Our largest barrier to this reality coming to be is the existing mentality about Black and Brown boys that is put on display in “When They See Us.” This fear and inherent criminalization has been ingrained into our consciousness and leads to a dismissal of the value of boys and men of color. Each and every life is sacred and holds abundant promise and potential. Yet, some lives are not given this assumption.
In conversations about the Type 1 Facility site selection, this was an inescapable reality. People voiced a need to keep criminals out of their neighborhoods. Fear was expressed about what type of people they would bring to the neighborhood. We don’t want their families and friends around our houses. We have to move past this problematic thinking and remember that these are children, 12, 13, 14, 15, 16, 17 year olds who desperately need the love and healing of their community if they are ever to have positive futures. To continue to turn them away only re-enforces the impact of the conditions that plague our community. We cannot collectively be aghast with disgust and rage over the treatment of the Central Park Five and then deny our own Black and Brown children most needing of our support. We have to be better.

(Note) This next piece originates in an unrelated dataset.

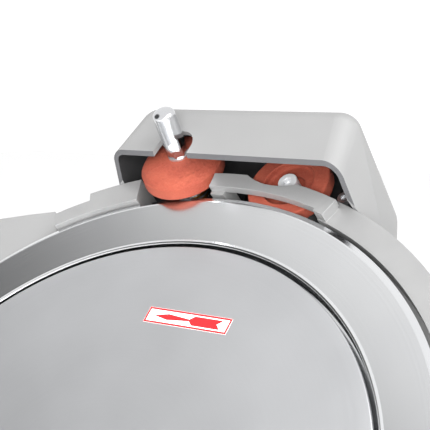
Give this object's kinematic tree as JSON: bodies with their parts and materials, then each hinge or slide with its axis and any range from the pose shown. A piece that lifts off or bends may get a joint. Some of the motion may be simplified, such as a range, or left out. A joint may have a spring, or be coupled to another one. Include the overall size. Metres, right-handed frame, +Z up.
{
  "type": "slicer knife head with sharpener",
  "caption": "Tilted knife head of a gravity-feed slicer with its built-in two-stone sharpener under a cast hood, ring guard, gauge plate and bolt-down foot.",
  "frame": {"origin": "centre of the foot's lower face, between its four bolt holes", "axes": "+Z up; the knife faces -Y and is tilted back by 45 degrees; +X to the right as seen from the knife's face"},
  "size_m": [0.4136, 0.2766, 0.312],
  "materials": {
    "cast_silver": "silver-grey powder coat over cast aluminium",
    "dark_cast": "dark grey coat over cast aluminium",
    "knife_steel": "finely ground, circular",
    "cover_metal": "satin anodised",
    "machined_steel": "turned",
    "machined_aluminium": "machined",
    "zinc_fastener": "bright zinc",
    "chromed_knob": "turned and chromed",
    "spring_steel": "drawn wire",
    "bronze": "bearing bronze",
    "corundum": "fine-grained aluminium oxide, orange red",
    "black_knob": "moulded phenolic"
  },
  "bodies": {
    "head": {"head_casting": "cast_silver", "knife_spindle": "machined_steel", "spindle_nut": "machined_steel", "ring_guard": "cast_silver", "ring_screws": "zinc_fastener"},
    "knife_rotor": {"knife": "knife_steel", "knife_hub": "machined_steel", "knife_screws": "zinc_fastener", "knife_bearings": "machined_steel", "bearing_spacer": "machined_steel", "knife_pulley": "machined_aluminium", "pulley_screws": "zinc_fastener"},
    "cover": {"knife_cover": "cover_metal"},
    "cover_lock": {"cover_tie_rod": "machined_steel", "cover_knob": "black_knob"},
    "gauge": {"gauge_plate": "cover_metal", "gauge_arm": "machined_aluminium", "gauge_rods": "machined_steel", "gauge_screws": "zinc_fastener"},
    "sharpener": {"hood": "cast_silver", "hood_screws": "zinc_fastener", "arm_screw": "zinc_fastener", "sharpener_bracket": "dark_cast", "sharpener_post": "machined_steel", "grinding_spring": "spring_steel", "deburring_spring": "spring_steel"},
    "sharpener_lock": {"lock_screw": "machined_steel", "lock_knob": "black_knob"},
    "grinding_slide": {"grinding_sleeve": "bronze", "grinding_circlip": "spring_steel"},
    "grinding_wheel": {"grinding_stone": "corundum", "grinding_spindle": "machined_steel", "grinding_washer": "zinc_fastener", "grinding_nut": "zinc_fastener", "push_knob": "chromed_knob", "knob_set_screw": "zinc_fastener"},
    "deburring_slide": {"deburring_sleeve": "bronze", "deburring_circlip": "spring_steel"},
    "deburring_wheel": {"deburring_stone": "corundum", "deburring_spindle": "machined_steel", "deburring_bolt": "zinc_fastener", "deburring_button": "black_knob"}
  },
  "joints": [
    {"name": "knife_spin", "type": "hinge", "parent": "head", "child": "knife_rotor", "pos_m": [0, -0.012, 0.165], "axis": [0, -0.7071, 0.7071], "continuous": true},
    {"name": "cover_lift_off", "type": "slide", "parent": "head", "child": "cover", "axis": [0, -0.7071, 0.7071], "range_m": [0, 0.03]},
    {"name": "cover_knob_turn", "type": "hinge", "parent": "head", "child": "cover_lock", "pos_m": [0, -0.012, 0.165], "axis": [0, -0.7071, 0.7071], "range_deg": [0, 720]},
    {"name": "gauge_slide", "type": "slide", "parent": "head", "child": "gauge", "axis": [0, -0.7071, 0.7071], "range_m": [-0.01, 0.0045]},
    {"name": "sharpener_lift", "type": "slide", "parent": "head", "child": "sharpener", "axis": [0, 0.7071, 0.7071], "range_m": [0, 0.025]},
    {"name": "lock_knob_turn", "type": "hinge", "parent": "head", "child": "sharpener_lock", "pos_m": [0, 0.06932, 0.24632], "axis": [0, -0.7071, 0.7071], "range_deg": [0, 360]},
    {"name": "grinding_push", "type": "slide", "parent": "sharpener", "child": "grinding_slide", "axis": [-0.0876, 0.5737, -0.8144], "range_m": [0, 0.0012], "stiffness_N_per_m": 1500, "springref_m": -0.003, "deforming": ["grinding_spring"]},
    {"name": "grinding_spin", "type": "hinge", "parent": "grinding_slide", "child": "grinding_wheel", "pos_m": [-0.0312, 0.1034, 0.2804], "axis": [0.0876, -0.5737, 0.8144], "continuous": true},
    {"name": "deburring_push", "type": "slide", "parent": "sharpener", "child": "deburring_slide", "axis": [0, -0.7071, 0.7071], "range_m": [0, 0.0006], "stiffness_N_per_m": 1500, "springref_m": -0.003, "deforming": ["deburring_spring"]},
    {"name": "deburring_spin", "type": "hinge", "parent": "deburring_slide", "child": "deburring_wheel", "pos_m": [0.0251, 0.10411, 0.27927], "axis": [0, -0.7071, 0.7071], "continuous": true}
  ]
}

There are numerous quotes attributed to several individuals that state that the moral test of a society is measured by how we treat the most vulnerable among us. Through the Youth Justice Reform movement that we have in our State and County, we have been given the opportunity to do right by one of our most vulnerable groups. Our arms should be open and our hands should be ready to work to integrate them back into society. I know that Milwaukee is better than the rhetoric I hear in these conversations. Let’s continue to be active and engaged in the fight for our children’s lives. We cannot allow more futures to be stolen by a system that was never meant to work for their benefit. Let’s finally see them for who they are, our children.